Une version corroborée par la compagnie maritime qui exploitait l’Ursa Major, Oboronlogistics. « Le bateau s’est dirigé vers le navire battant pavillon norvégien Oslo Carrier 3, qui se trouvait à proximité. Lorsque le canot de sauvetage s’est approché du bord, ce navire (dont une partie de l’équipage était russophone) a refusé d’accueillir les membres de l’équipage de l’Ursa Major, invoquant une certaine interdiction. Cette circonstance constitue une violation flagrante de l’article 10 de la Convention internationale sur l’assistance de 1989  », écrit la société russe, qui dépend du ministère de la Défense russe, dans un communiqué de presse.

La compagnie évoque même un naufrage dû à un « acte terroriste », sans donner de détails sur les potentiels responsables et leurs motivations.
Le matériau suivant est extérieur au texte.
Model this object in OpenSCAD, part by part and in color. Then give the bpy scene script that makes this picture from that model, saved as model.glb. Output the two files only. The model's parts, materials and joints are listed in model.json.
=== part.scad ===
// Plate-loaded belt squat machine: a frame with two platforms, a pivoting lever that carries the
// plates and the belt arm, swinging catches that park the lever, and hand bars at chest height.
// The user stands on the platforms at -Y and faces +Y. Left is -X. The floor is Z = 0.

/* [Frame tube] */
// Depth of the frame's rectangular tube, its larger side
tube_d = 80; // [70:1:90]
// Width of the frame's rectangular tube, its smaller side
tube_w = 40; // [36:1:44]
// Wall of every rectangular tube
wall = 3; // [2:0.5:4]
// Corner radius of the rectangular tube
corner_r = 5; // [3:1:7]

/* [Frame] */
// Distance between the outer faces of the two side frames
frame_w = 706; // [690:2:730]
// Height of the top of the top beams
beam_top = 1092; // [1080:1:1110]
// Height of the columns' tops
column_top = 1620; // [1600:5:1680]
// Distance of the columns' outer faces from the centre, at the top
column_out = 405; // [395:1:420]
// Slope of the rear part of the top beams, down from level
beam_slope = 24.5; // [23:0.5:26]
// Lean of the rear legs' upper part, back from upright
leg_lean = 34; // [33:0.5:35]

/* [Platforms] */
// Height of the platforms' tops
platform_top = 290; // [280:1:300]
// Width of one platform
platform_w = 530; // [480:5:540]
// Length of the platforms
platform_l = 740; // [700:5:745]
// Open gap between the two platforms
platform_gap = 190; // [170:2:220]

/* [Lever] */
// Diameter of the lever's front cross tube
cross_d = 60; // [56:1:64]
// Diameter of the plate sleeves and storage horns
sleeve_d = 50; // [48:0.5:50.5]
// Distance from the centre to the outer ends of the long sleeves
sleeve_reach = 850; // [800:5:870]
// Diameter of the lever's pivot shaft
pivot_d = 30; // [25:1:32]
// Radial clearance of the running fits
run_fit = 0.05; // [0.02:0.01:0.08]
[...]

Mais une autre version de l’incident circule également. D’après la compagnie exploitant le navire norvégien, sa flotte n’est pas intervenue, car le Centre de coordination des secours maritimes de Carthagène lui en avait donné l’ordre.
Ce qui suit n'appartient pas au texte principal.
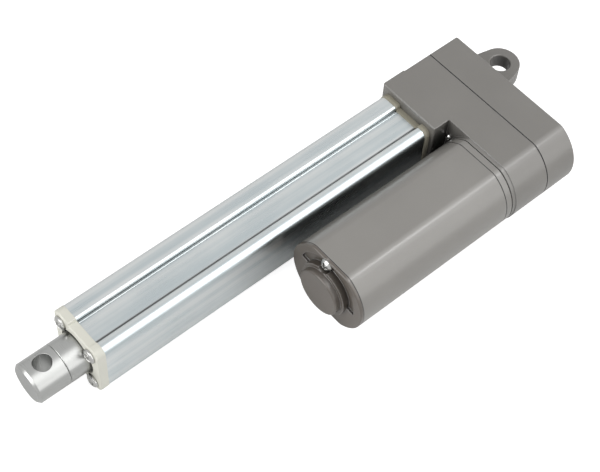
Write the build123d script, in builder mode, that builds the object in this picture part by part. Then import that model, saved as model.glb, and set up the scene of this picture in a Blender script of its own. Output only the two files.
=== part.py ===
"""Electric linear actuator: a motor beside a screw tube, geared together in a cast block.

Frame: the origin is the centre of the rear lug's pin hole, +X runs along the rod as it
extends, +Y from the screw to the motor, +Z along the pin holes. Millimetres.
"""
import os
from math import acos, atan2, cos, pi, sin, sqrt, tan

from build123d import *

os.makedirs("parts", exist_ok=True)

# Travel and end fixings
stroke = 150.0
rod_radius = 10.0
rod_bore_radius = 7.5
lug_hole_radius = 5.1
lug_radius = 9.9
lug_thickness = 8.5
lug_foot_half_width = 14.3
lug_hole_chamfer = 0.4
eye_hole_radius = 4.4
rod_show = 10.0
eye_nose = 9.0
eye_shoulder = 7.5
eye_spigot_length = 16.0
eye_chamfer = 1.2
seam_chamfer = 0.3

# Gearbox block, across
half_height = 19.5
half_width = 18.0
end_reach = 23.6
end_arc_radius = 21.4
crease_radius = 6.0
corner_radius = 1.2
edge_round = 0.8
seam_round = 0.3
shell_chamfer = 0.2
smallest_corner = 0.4
block_wall = 2.4

# Gearbox block, along X
cover_back = 16.0
cover_wall = 3.5
cover_depth = 19.0
gasket_thickness = 0.4
gasket_inset = 0.3
motor_gasket_inset = 0.5
motor_gasket_width = 3.5
housing_depth = 16.8
floor_thickness = 4.0
motor_seat_height = 2.0
tube_seat_height = 9.5

# Motor, outside
motor_reach = 23.2
motor_half_height = 19.1
motor_arc_radius = 21.0
motor_wall = 1.6
flange_thickness = 3.6
motor_length = 90.4
end_cap_thickness = 1.8
spigot_length = 2.5
spigot_wall = 2.2
spigot_gap = 0.1
boss_radius = 12.1
boss_height = 5.5
collar_radius = 13.9
collar_height = 2.3
pocket_radius = 18.2
pocket_depth = 1.3
pocket_tilt = -12.0
pocket_chord = 3.0
bolt_head_gap = 0.5
motor_bolt_circle = 15.6
motor_bolt_angle = 96.0

# Tube, cap and rod guide
tube_half = 15.6
tube_corner_radius = 3.5
panel_centre = 2.4
panel_half_width = 7.4
panel_depth = 2.3
tube_bore_radius = 11.2
tube_screw_offset = 10.6
collar_thickness = 3.0
tube_nose_length = 8.0
cap_thickness = 4.5
cap_overhang = 0.25
cap_panel_depth = 1.2
cap_round = 0.6
cap_bore_radius = 11.3
rod_bush_length = 9.0
wiper_length = 3.0

# Gear train: motor pinion, compound idler, screw gear
pressure_angle = 25.0 * pi / 180.0
fast_module = 1.0
pinion_teeth = 13
idler_large_teeth = 31
slow_module = 1.25
idler_small_teeth = 12
screw_gear_teeth = 22
tooth_thinning = 0.06
root_depth = 1.25
root_overlap = 0.3
root_step = 0.05
fast_face = 7.0
slow_face = 9.0
face_overlap = 0.5
gear_side_gap = 0.5
gear_floor_gap = 2.0
hub_radius = 8.0
hub_length = 5.0
idler_hub_length = 1.0
idler_pin_radius = 2.5
boss_wall = 2.0
gear_end_gap = 0.2
gear_pin_radius = 1.25
gear_pin_inset = 0.3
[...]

La compagnie norvégienne dément tout refus d’aide

La réponse côté Norvège ne s’est pas fait attendre. Vendredi 27 décembre, quelques heures après les accusations de Dmitri Medvedev et d’Oboronlogistics, la compagnie de l’Oslo Carrier 3 a répondu dans un communiqué de presse.
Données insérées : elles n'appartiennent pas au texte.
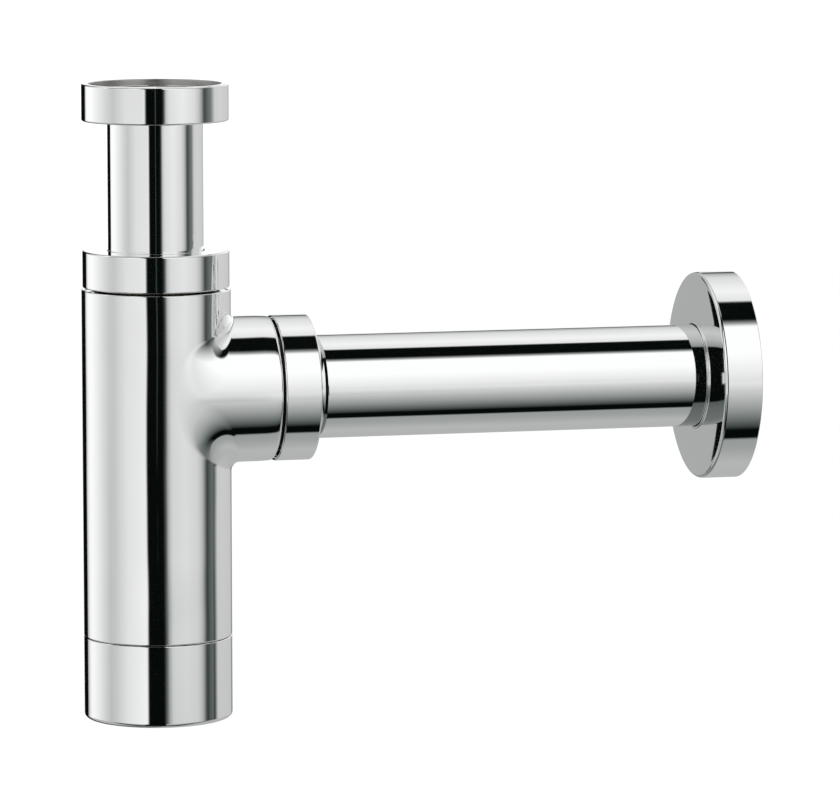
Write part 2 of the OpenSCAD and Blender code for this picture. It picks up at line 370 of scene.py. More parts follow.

« L’opération de sauvetage a été menée par le Centre de coordination des secours maritimes de Carthagène, qui est responsable de ce type d’opérations dans cette zone. Le MRCC [Maritime Rescue Coordinating Center, soit Centre de coordination des secours maritimes en français, ndlr] a ordonné au capitaine de ne pas prendre à bord l’équipage du navire en détresse, car leur bateau de sauvetage était en route vers les lieux. Entre-temps, le canot de sauvetage a été amarré le long de notre navire jusqu’à l’arrivée du bateau de sauvetage », se justifie la compagnie Oslo Bulk.

Cette version aurait été confirmée par les autorités maritimes espagnoles, selon le média espagnol La Verdad. Elle a même été reprise par l’agence de presse russe Tass, financée par le Kremlin. « Le centre de coordination espagnol ordonne au capitaine norvégien de ne pas prendre les marins de l’Ursa Major », titrait le média d’État russe le 27 décembre.

Plusieurs articles de presse, comme ici ou , reprenant les éléments de communication des secours en mer espagnols, ajoutent que deux autres navires —  le Salvamar Draco et le Clara Campoamor —  et un hélicoptère étaient déjà en route pour secourir l’équipage. Parmi les 16 membres de l’équipage initiale, 14 ont été rapatriés à Carthagène et pris en charge par la Croix Rouge. Deux autres sont encore portés disparus, selon les dernières informations disponibles.

Selon RFI Espagne, les sauveteurs espagnols avaient reçu un « appel d’avertissement » de la part du navire russe dans la matinée du lundi 23 décembre, quand celui-ci se situait à environ 105 km au large d’Almería, dans de « mauvaises conditions météorologiques ».

Un bateau sous sanctions états-uniennes

L’Ursa Major n’est pas n’importe quel bateau russe. Comme le Sparta, qui appartient également à la flotte d’Oboronlogistics, il fait l’objet de sanctions états-uniennes depuis mai 2022.

La compagnie maritime russe qui exploitait les deux bateaux est l’unique fournisseur de services de transport pour le ministère russe de la Défense. Oboronlogistics transporte donc sur ses navires des troupes dans certaines régions de la Russie et livre des marchandises en Crimée, territoire ukrainien occupé par la Russie depuis 2014, selon sa fiche sur le site en sources ouvertes OpenSanctions.org.

Comme l’indiquent les données disponibles en sources ouvertes et un communiqué de presse d’Oboronlogistics, l’Ursa Major avait pour destination Vladivostok, ville située à l’est de la Russie, au-dessus des deux Corées. En l’état actuel des choses, rien ne permet d’affirmer que l’équipage norvégien a délibérément choisi de ne pas secourir les marins russes.